Ohm’s Law in Safety Applications
Ohm’s Law also protects operators. Suppose you touch a live wire with 120 volts while your body presents 1,000 ohms of resistance.
Current equals V ÷ R = 120 ÷ 1000 = 0.12 amps, or 120 milliamps. Because currents above 100 milliamps can be fatal, this calculation shows why safety precautions matter.
Furthermore, insulation, fuses, and proper grounding reduce the risk of harmful currents.
Troubleshooting with Ohm’s Law
Ham operators frequently troubleshoot equipment by applying Ohm’s Law. If a transceiver draws more current than expected, the operator can calculate if a short circuit exists. For example, a 12-volt circuit with a measured resistance of 2 ohms should draw I = V ÷ R = 12 ÷ 2 = 6 amps.
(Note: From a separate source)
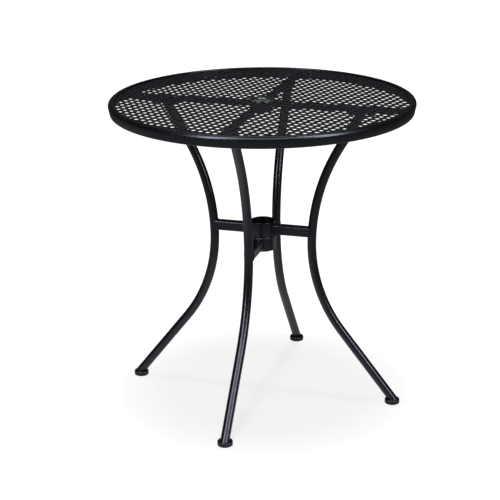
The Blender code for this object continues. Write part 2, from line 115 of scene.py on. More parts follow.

If the actual draw is 12 amps, something is bypassing resistance, and the operator can investigate further. By comparing calculated and measured values, faults become easier to locate.
Ohm’s Law in Mobile Installations
Mobile installations highlight another application. A transceiver in a car connects to the battery through cables that run several feet. If those cables are too small, voltage drop reduces performance. For instance, with a current of 25 amps and cable resistance of 0.1 ohm, the voltage drop equals 2.5 volts.
As a result, the 13.8-volt supply delivers only 11.3 volts to the radio. This causes distortion or shutdown under load. Therefore, operators select larger cables and fuses to reduce resistance and maintain proper operation.
Conclusion
Ohm’s Law remains one of the most powerful tools for amateur radio operators. It explains the relationships among voltage, current, resistance, and power. Furthermore, it applies everywhere, from antenna design to mobile installations and from safety calculations to troubleshooting.
By mastering this simple law, ham operators ensure efficient stations, safer operations, and better performance. Ultimately, Ohm’s Law is not just theory; it is a practical guide that empowers every operator to understand, design, and improve their equipment with confidence.